By Sunday evening on the day of the election, it was evident the HDP would cross the threshold easily, ending up with 13 percent of the overall vote. Erdoğan’s dreams of an executive system are (for now) dead in the water, the AKP’s hopes for a parliamentary majority have been dashed, and an explicitly anti-capitalist, radical democratic party established just three years ago will enter the Turkish parliament. In addition, there will now be 97 women deputies (30 of 80 HDP MP’s will be women) in the 550-member parliament; though only 18 percent of assembly members, this is an all-time high and a hugely important development.

While leftists in Turkey and throughout the world should celebrate the success of the HDP and the thwarting of Erdoğan’s authoritarian ambitions, enormous tasks lay ahead. The AKP still obtained more than 40 percent of the vote, far more than the main opposition People’s Republican Party (CHP), at just over 25 percent. The rightwing National Action Party (MHP) increased its share of the vote, from 13 percent in 2011 to 16.5 percent in 2015. This means that more than 56 percent of the Turkish electorate voted for parties of the right, and an AKP/MHP coalition government remains a frightening possibility. Should some sort of coalition government not be formed, early elections may be called, and Erdoğan could attempt to use a new election to again push for constitutional change.

Capital’s pernicious influence on national democratic politics was evident the day after the election, as markets were “spooked” by the supposed threat of political instability, and the value of the Turkish lira fell to new lows while the Turkish stock market fell by 8 percent. While EU elites celebrate the “strength of the Turkish democracy,” it is obvious the ability of domestic and international capital to manipulate the democratic process in the interests of profit constitutes a massive challenge to the formation of alternatives to the neoliberal order, in Turkey as elsewhere. Economic instability could further play into Erdoğan and the AKP’s hands, as worsening conditions will be used by the party to criticize the opposition and to call for a return to “normalcy.”

A huge question in the coming weeks, months, and years will be the extent to which the HDP can form alliances with the CHP, an ostensibly social democratic party that is also the party of Mustafa Kemal Atatürk, founder of the Turkish Republic. Many traditional CHP supporters voted for the HDP with the primary aim of defeating Erdoğan and the AKP; whether, or the extent to which, they actually support the HDP agenda or ideology is an open question. Particularly challenging will of course be the “Kurdish question.” The HDP will remain committed to forwarding a stalled peace process regarding some form of democratic autonomy in the Kurdish provinces, while nationalist-oriented CHP MP’s will find it difficult to make common cause with a party many associate with the Kurdistan Workers’ Party (PKK), which has waged an armed independence struggle against the Turkish state since 1984.

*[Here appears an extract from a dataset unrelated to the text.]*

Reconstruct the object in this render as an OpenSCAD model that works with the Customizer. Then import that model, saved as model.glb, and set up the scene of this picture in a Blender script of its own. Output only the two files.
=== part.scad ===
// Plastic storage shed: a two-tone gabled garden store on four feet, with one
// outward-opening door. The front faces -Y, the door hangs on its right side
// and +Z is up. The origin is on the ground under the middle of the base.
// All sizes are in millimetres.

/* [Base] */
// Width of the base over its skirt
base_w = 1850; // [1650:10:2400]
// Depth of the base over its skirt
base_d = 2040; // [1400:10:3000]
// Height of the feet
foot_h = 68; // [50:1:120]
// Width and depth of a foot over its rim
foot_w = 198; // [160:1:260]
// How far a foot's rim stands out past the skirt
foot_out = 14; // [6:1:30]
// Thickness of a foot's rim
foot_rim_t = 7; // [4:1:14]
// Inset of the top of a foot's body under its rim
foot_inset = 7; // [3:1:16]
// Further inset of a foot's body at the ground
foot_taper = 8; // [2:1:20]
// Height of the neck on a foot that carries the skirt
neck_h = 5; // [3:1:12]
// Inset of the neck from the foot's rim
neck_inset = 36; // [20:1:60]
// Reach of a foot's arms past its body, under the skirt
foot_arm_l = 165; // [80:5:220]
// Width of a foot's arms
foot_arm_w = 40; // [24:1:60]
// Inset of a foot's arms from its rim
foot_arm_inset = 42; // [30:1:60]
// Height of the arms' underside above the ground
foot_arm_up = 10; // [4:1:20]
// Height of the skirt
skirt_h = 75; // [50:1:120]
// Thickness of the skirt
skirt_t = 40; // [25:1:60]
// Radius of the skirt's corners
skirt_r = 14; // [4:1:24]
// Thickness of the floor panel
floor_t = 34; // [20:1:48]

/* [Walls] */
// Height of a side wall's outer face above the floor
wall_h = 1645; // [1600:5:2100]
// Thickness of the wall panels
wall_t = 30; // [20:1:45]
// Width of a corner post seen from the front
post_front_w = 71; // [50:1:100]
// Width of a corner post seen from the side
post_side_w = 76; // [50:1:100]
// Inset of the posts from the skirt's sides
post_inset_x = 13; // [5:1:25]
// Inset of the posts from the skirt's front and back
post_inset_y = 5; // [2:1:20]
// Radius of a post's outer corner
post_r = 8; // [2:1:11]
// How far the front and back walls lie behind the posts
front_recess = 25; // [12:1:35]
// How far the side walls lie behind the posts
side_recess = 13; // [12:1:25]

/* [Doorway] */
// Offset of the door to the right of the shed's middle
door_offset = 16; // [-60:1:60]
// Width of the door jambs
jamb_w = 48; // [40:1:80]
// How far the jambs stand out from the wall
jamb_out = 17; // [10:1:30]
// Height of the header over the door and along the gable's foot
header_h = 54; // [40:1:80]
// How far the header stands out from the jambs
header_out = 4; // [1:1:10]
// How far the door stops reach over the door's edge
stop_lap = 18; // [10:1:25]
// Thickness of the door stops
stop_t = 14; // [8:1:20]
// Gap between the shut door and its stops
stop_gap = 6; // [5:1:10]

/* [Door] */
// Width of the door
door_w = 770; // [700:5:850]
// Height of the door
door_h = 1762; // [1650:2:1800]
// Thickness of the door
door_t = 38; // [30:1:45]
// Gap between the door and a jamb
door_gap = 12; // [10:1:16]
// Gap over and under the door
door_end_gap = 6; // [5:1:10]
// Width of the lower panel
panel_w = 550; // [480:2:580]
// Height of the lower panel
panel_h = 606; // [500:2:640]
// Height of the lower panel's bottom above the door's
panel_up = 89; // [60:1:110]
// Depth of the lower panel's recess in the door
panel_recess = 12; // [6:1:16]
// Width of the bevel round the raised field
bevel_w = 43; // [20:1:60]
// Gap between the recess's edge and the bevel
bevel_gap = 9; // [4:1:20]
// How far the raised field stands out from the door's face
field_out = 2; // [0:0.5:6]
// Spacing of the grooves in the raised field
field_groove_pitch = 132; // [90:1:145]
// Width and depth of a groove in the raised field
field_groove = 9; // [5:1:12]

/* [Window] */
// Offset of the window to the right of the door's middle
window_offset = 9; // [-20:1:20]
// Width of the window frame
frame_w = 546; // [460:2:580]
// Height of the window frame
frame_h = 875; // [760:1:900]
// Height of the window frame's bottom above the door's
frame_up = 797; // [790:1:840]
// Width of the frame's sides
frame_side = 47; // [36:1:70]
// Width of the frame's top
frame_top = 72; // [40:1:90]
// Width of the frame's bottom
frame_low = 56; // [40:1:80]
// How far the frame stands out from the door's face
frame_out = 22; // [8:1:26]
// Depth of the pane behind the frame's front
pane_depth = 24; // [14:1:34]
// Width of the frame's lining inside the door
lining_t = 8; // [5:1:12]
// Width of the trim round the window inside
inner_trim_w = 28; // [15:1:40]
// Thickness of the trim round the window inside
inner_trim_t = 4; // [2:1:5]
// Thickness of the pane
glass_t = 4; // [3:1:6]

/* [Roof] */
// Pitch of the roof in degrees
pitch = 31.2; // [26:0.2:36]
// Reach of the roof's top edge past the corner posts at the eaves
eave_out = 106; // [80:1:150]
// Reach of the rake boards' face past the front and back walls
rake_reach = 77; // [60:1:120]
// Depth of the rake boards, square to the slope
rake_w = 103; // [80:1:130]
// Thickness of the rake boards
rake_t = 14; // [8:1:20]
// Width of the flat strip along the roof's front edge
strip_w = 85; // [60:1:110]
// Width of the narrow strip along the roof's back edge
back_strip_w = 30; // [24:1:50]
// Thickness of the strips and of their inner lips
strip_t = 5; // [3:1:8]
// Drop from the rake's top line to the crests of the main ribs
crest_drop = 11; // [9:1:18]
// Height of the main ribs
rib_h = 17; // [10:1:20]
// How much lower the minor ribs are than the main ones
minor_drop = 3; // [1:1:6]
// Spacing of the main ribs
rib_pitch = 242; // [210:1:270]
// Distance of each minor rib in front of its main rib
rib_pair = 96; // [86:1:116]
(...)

Equally important for the left is the question of the relationship between political parties and social movements. Many readers of New Politics will be familiar with the Gezi Park movement of 2013; some see the success of the HDP as one result of Gezi protesters’ demands for a reinvigorated and egalitarian democratic society. If so, observers who see the HDP as the Turkish equivalent to Syriza in Greece or Podemos in Spain may be proven correct. A major danger, as in Greece, Spain, and elsewhere, is that electoral success can breed apathy among activists and popular sectors, as parliamentary politics takes precedence over movement building and direct action. Social movement organizations must be energized by the election, and work to take offensive measures against what remains a deeply socially conservative state.

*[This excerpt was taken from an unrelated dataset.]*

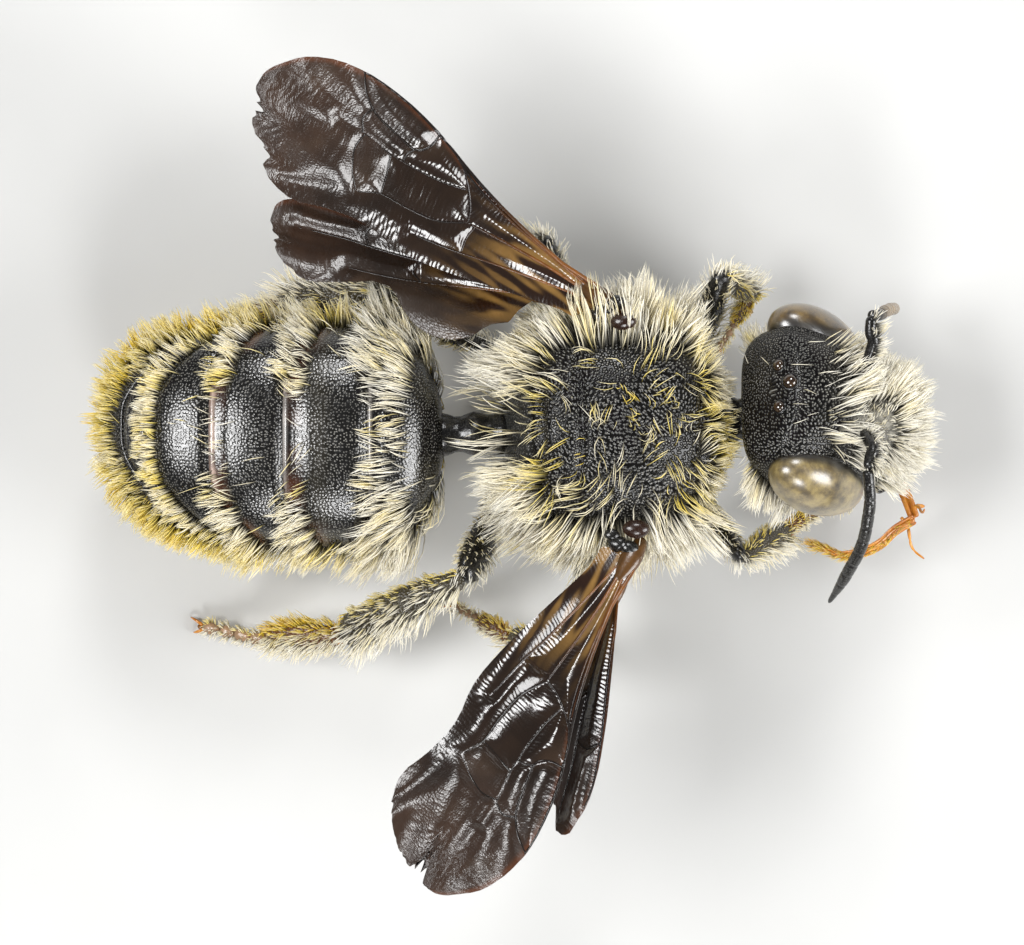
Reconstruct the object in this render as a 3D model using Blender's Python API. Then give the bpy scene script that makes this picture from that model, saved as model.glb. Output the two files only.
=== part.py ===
"""A female solitary bee of the leafcutter family, life size, standing on six feet with its wings half open.

The body is 15 mm long. Sizes are millimetres, turned into Blender's metres where a mesh is made. The
bee's own axes are +X to its left, +Y to its tail and +Z up, with the floor at zero and Y at zero over
the thorax. At the end everything moves together, so that the origin is on the floor below the middle
of the whole bee. Each solid reaches out to the tips of the hairs there, and thin cuts part it from
its neighbours.
"""

import math

import bmesh
import bpy
from mathutils import Matrix, Vector

MM = 0.001
LEFT, RIGHT = 1, -1
CUT = 0.08  # the thin cut between two pieces that touch
TUBE_SIDES = 10

# Trunk: centre and half sizes along the bee's axes, out to the hair tips
THORAX_CENTRE = Vector((0.0, -0.08, 3.2))
THORAX_HALF = Vector((2.62, 2.36, 1.85))
THORAX_SQUARENESS = 2.5  # the exponent of its outline: 2 is round, more is boxier
TEGULA_HALF = Vector((0.3, 0.36, 0.22))
TEGULAE = {LEFT: Vector((1.9, -0.42, 4.42)), RIGHT: Vector((-1.84, -0.66, 4.42))}

# Head: it looks forward and up, and leans so that the right eye stands higher
HEAD_CENTRE = Vector((0.17, -3.95, 2.95))
HEAD_PITCH, HEAD_ROLL = math.radians(-38), math.radians(24)
HEAD_HALF_WIDTH, HEAD_HALF_HEIGHT = 1.8, 1.62
HEAD_BACK, HEAD_FACE = 1.05, 1.52  # depth behind and in front of the head's centre
EYE_CENTRE, EYE_HALF = Vector((1.36, -0.12, 0.24)), Vector((0.6, 0.68, 1.14))
EYE_LEAN = math.radians(7)  # the eyes draw together towards the mouth
NECK_RADIUS, WAIST_RADIUS = 0.55, 0.5

# Abdomen: six rings that end at these places along Y
ABDOMEN_START, ABDOMEN_WIDEST, ABDOMEN_END = 2.78, 5.0, 9.12
RING_ENDS = (4.28, 5.81, 7.15, 8.34, 8.78)
ABDOMEN_HALF_WIDTH, ABDOMEN_RISE, ABDOMEN_DEPTH = 2.4, 1.4, 1.62
ABDOMEN_FRONT_POWER, ABDOMEN_REAR_POWER = 5.0, 3.0
ABDOMEN_LEAN, ABDOMEN_HEIGHT, ABDOMEN_DROOP = -0.17, 2.86, 0.55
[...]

Notably, however, no political party—HDP included—took an outspoken stance on a number of large-scale labor uprisings over the past two years. While all parties lambasted the ruling AKP after the horrific industrial murder of more than 300 Turkish miners in May of 2014, strikes in the glass and steel industries that were quashed by the government on the pretext of national security were greeted by opposition parties with silence or indifference. Likewise, no party openly supported a recent series of wildcat strikes by thousands of auto workers at plants across Turkey—though HDP co-chair Selahattin Demirtaş sent a message of support to strikers. While many of the workers (protesting their own management-friendly union as well as owners) formerly supported the populist AKP, opposition parties failed to seriously reach out to this potentially radicalizing force. Whether MP’s of the ostensible left—HDP or CHP—work to advance the rights of workers in the current neoliberal wonderland of Turkey will be a crucial question moving forward.  

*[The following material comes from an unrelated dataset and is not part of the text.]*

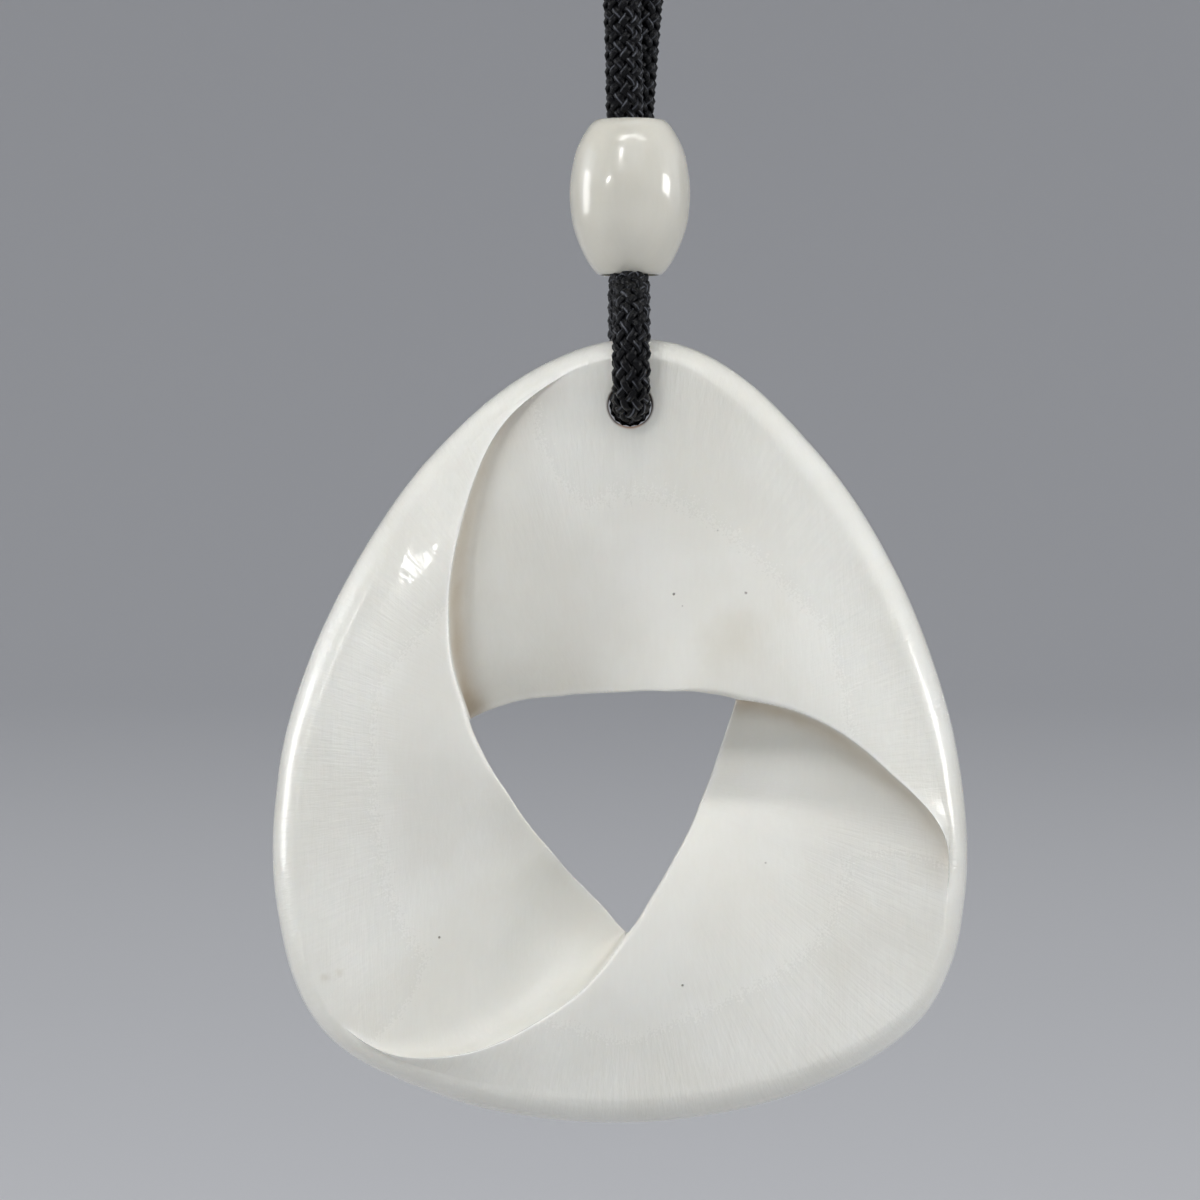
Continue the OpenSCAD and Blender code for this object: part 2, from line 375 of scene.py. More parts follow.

Ultimately, if the HDP and the leftwing of the CHP fail to address the needs of the vulnerable and exploited Turkish working class, there is little reason for people in the vast Anatolian interior to support them. The AKP has established a system of patronage for the poor in Turkey that works to maintain control through dependence as well as to build political support, and the party’s appeal to the religious rural populace remains largely intact. In short, the only real hope for the left is social organization and education of the masses above and beyond formal politics.

Yet the possibilities for Turkey inaugurated by the success of the HDP in 2015 should not be minimized. The enthusiasm generated by the election among the left must be channeled into popular forms of democratic political engagement throughout the country.

*Daniel Johnson is a writer and historian.